Jornal Estado de Minas

Cultura cigana não é religião

Maria Madalena Nunes
Doutoranda e mestre em estudos de cultura contemporânea, especialista em formação de professores e pedagoga

A cultura cigana desperta sempre muita curiosidade quando posta em evidência. As músicas, danças, o colorido das roupas e adereços, os oráculos, a língua de cada etnia e até mesmo a gastronomia fazem com que muitas pessoas queiram saber mais sobre esse universo envolto em mistério, ainda tão desconhecido em nossos dias.



Muitos confundem as etnias ciganas com algum tipo de religião. Na umbanda, por exemplo, existe uma linha denominada Linha de Ciganos, ou Linha do Oriente. Talvez por isso a confusão.

É preciso deixar claro que as pessoas ciganas não são praticantes de uma religião assim denominada. Não existe “batismo cigano” para um não cigano. Infelizmente, não é possível tornar-se cigano num ritual, num curso, ou por qualquer outro meio. Nem por casamento.

Ciganos são pessoas nascidas dentro das etnias ciganas. Como brasileiros nascem no Brasil e japoneses nascem no Japão. Como indígenas pareci, bororós, xavantes, que nascem nas aldeias, filhos de pais igualmente indígenas dessas etnias.

Para ser um cigano ou cigana é necessário que ao menos um dos pais da criança seja de uma das etnias Rom, Calon ou Sinti. Não existem “ciganos de alma”, “diploma de cigano” e outras coisas do tipo, que são apenas mais uma das bobagens ditas por não ciganos, que desconhecem essas culturas e tentam, inclusive, tirar proveito da situação enganando pessoas e prejudicando a imagem das etnias ciganas.



As culturas ciganas têm sido muito prejudicadas, já de longa data, com toda sorte de lendas e atribuições falsas a respeito de seus modos de ser e existir.

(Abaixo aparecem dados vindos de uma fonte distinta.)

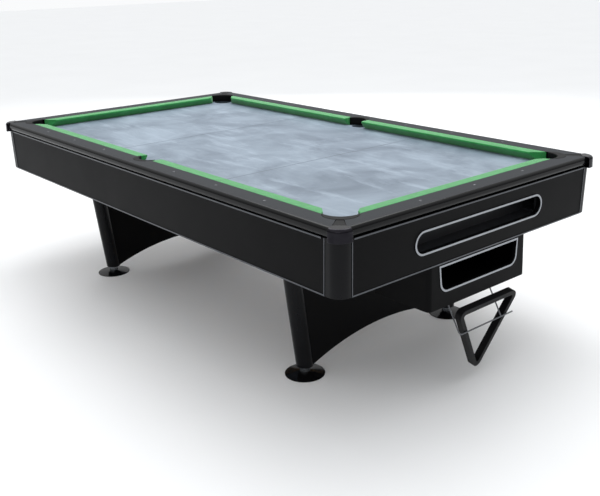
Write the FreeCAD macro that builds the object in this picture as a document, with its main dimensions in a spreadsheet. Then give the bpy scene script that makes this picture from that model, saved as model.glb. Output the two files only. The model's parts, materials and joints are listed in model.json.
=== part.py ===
import FreeCAD, Part
import math
import os
import re
import Sketcher

doc = FreeCAD.newDocument("pool_table")
sheet = doc.addObject("Spreadsheet::Sheet", "sizes")

# Driving sizes in millimetres and degrees.  The table lies along X, its ball return at the +X end.
SIZES = {
    # playing field and heights
    "play_length": 2540,        # cushion nose to cushion nose, along X
    "play_width": 1270,         # cushion nose to cushion nose, along Y
    "rail_height": 840,         # floor to rail top
    "rail_depth": 43,           # slate top to rail top
    "fit_gap": 0.3,             # clearance between pieces that lie against each other
    # slate
    "slate_thick": 25,
    "slate_reach": 115,         # slate edge beyond the cushion nose
    "seam_place": 450,          # slate joints from the middle of the table
    "corner_hole": 55,          # radius of the drop through the slate
    "side_hole": 48,
    "side_shelf": 6,            # slate left in front of a side pocket's drop
    # cushions and rails
    "cushion_depth": 54,
    "nose_height": 36,          # nose above the slate
    "nose_flat": 6,
    "nose_drop": 3,             # top of the nose below the rail top
    "cushion_base": 27,         # how far the cushion leans over the slate
    "corner_mouth": 96,         # tip of a cushion from the crossing of the nose lines
    "side_mouth": 66.5,         # tip of a cushion from the middle of the side pocket
    "corner_facing": 38,        # angle of the cushion end to its nose line
    "side_facing": 76,
    "rail_reach": 147,          # outer face of the rail beyond the nose
    "rail_round": 16,           # radius on the rail's upper outer edge
    "rail_under_round": 20,
    "sight_reach": 93.7,        # sights from the nose line
    "sight_radius": 5.5,
    "sight_proud": 0.5,
    "bolt_reach": 80,
    "bolt_radius": 5,
    "bolt_head_radius": 9,
    "bolt_head": 8,
    "bolt_depth": 20,           # bolt length inside the rail
    # pockets
    "corner_rim": 70,           # outer radius of the corner pocket rim
    "corner_rim_in": 11,        # its centre beyond the nose line, along X
    "corner_rim_out": 7,        # and along Y
    "corner_jaw": 77,           # radius of the opening in the corner rim
    "corner_jaw_back": 47,      # how far the opening's centre lies inside the rim's
    "side_rim": 66,
    "side_rim_out": 37,         # centre of the side pocket rim beyond the nose line
    "side_jaw": 63,
    "side_jaw_back": 27,
    "rim_proud": 1,             # rim above the rail top
    "tab_start": 13,            # half width of the corner filler at the rim
    "tab_end": 25,              # and at the casting
    "tab_reach": 138,           # casting's inner edge from the rim centre
    "tab_low": 1,               # filler below the rail top
    # corner castings
    "casting_reach": 160,       # outer faces beyond the nose line, along X
    "casting_side": 156,        # and along Y
    "casting_end": 103,         # start of the casting on the long side, beyond the nose line
    "casting_splay": 2,         # how far its end face on the short side slants
    "casting_round": 52,
    "casting_edge": 14,
    "casting_skirt": 6,
    # cabinet
    "apron_height": 217,
    "apron_thick": 18,
    "apron_top_reach": 143,     # outer top edge of the end aprons beyond the nose line
    "apron_top_side": 139,      # and of the long aprons
    "apron_lean_end": 10,       # how far the aprons lean in at the bottom
    "apron_lean_side": 7,
    "post_long": 74,            # width of a corner post on the long side, at the top
    "post_end": 64,             # and on the end
    "post_long_flare": 4,       # extra width at the bottom, against the leaning corner
    "post_end_flare": 1,
    "post_round": 50,
    "trim_height": 6,
    "trim_thick": 2,
    "corner_trim": 4,
    # oval window and its tray
    "window_half": 387,
    "window_high": 83,
    "window_up": 71,            # lower edge of the window above the apron's lower edge
    "window_trim": 8,
    "window_trim_thick": 4,
    "tray_deep": 86,
    "tray_half": 400,
    "tray_wall": 4,
    "tray_clear": 35,           # top of the tray's walls under the slate
    "tray_drop": 10,            # tray floor below the window's lower edge
    # ball runs
    "run_inside": 64,
    "run_wall": 4,
    "run_high": 44,
    "run_side": 37,             # middle of a long run beyond the nose line
    "run_head_high": 97,        # height of a long run's head end under the slate top
    "run_fall": 38,             # fall of a long run over its length
    "run_end_gap": 10,
    "return_middle": 70,        # middle of an end run beyond the nose line
    "return_step": 4,
    "return_fall": 8,
    "chute_wall": 3,
    "chute_outlet": 29,
    # timber frame
    "beam_wide": 60,
    "beam_high": 119,
    "beam_half": 1190,
    "header_wide": 120,
    # pedestals
    "leg_place": 843,           # pedestals from the middle of the table
    "leg_foot_side": 460,       # middle of a round post at its lower end
    "leg_top_side": 533,        # and at its upper end
    "leg_foot_radius": 37,
    "leg_top_radius": 40,
    "leg_bottom": 38,
    "panel_thick": 60,
    "arch_radius": 1220,
    "arch_top": 124,
    # levelling feet
    "disc_radius": 86,
    "disc_edge": 3,
    "disc_high": 13,
    "hub_radius": 24,
    "collar_radius": 22.5,
    "stud_radius": 8,
    "stud_grip": 60,            # stud inside the post when fully screwed in
    "stud_spare": 4,
    # ball box below the cabinet
    "box_front": 129,           # front face beyond the nose line
    "box_deep": 289,
    "box_half": 304,
    "box_high": 182,
    "box_wall": 15,
    "box_round": 18,
    "mouth_top_half": 240,
    "mouth_low_half": 230,
    "mouth_up": 69,             # lower edge of the box mouth above the box bottom
    "mouth_round": 36,
    "mouth_trim": 8,
    "mouth_trim_thick": 3,
    # rack holder
    "wire_radius": 3,
    "wire_half": 133,
    "wire_start": 65,           # upper end of the wires beyond the nose line
    "wire_end": 142,            # cross wire beyond the nose line
    "wire_fall": 139,           # cross wire below the box bottom
    "wire_bend": 14,
    "wire_tip": 76,             # free end of the cross wire past the second wire
    # triangle rack
    "ball_size": 57.2,
    "rack_wall": 20,
    "rack_deep": 30,
    "rack_round": 28,
    "rack_inner_round": 10,
    "rack_tilt": 11.5,
    "rack_side": 35,            # middle of the rack from the middle of the table
    "rack_up": 97,              # middle of the top bar above the cross wire
}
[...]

A sociedade brasileira precisa conhecer, de fato, os pressupostos desse povo tão diverso, tão fluido, resistente, resiliente.

A literatura e a mídia têm tido um papel importante na disseminação de falsos conceitos que acabam reforçando estereótipos negativos, preconceitos, marginalização e segregação. Essas ideias errôneas fazem com que ainda hoje exista perseguição a esses povos, gerando medo, violência, mortes e incertezas em relação ao futuro.

Ciganos podem ser nômades, sedentários ou seminômades. Podem ser ricos ou pobres, católicos, evangélicos, kardecistas etc. Podem ser analfabetos ou pós-doutores. Viver de comércio viajante ou até ocupar altos cargos no governo e na administração pública. Há casos em que podemos conviver por décadas com pessoas ciganas sem nunca desconfiarmos disso. Já tivemos dois presidentes ciganos e a maioria das pessoas não sabe.



A fluidez dessas culturas é muito grande, muito diversa, assim como ocorre na sociedade em geral. Há pessoas ciganas e não ciganas de todo tipo. Mas, frequentemente, os ciganos são apontados apenas pelos erros, que muitas vezes são narrativas enviesadas, apressadas e mentirosas a respeito deles.

É preciso conhecer mais a respeito, dar mais espaço em todos os contextos para que as pessoas de etnias ciganas possam falar. Não só permitir que se fale delas, mas muito mais que isso, que elas próprias ocupem esse lugar de fala e desconstruam estereótipos seculares que foram lançados com base na colonialidade dos saberes. É hora de descolonizar esse pensamento.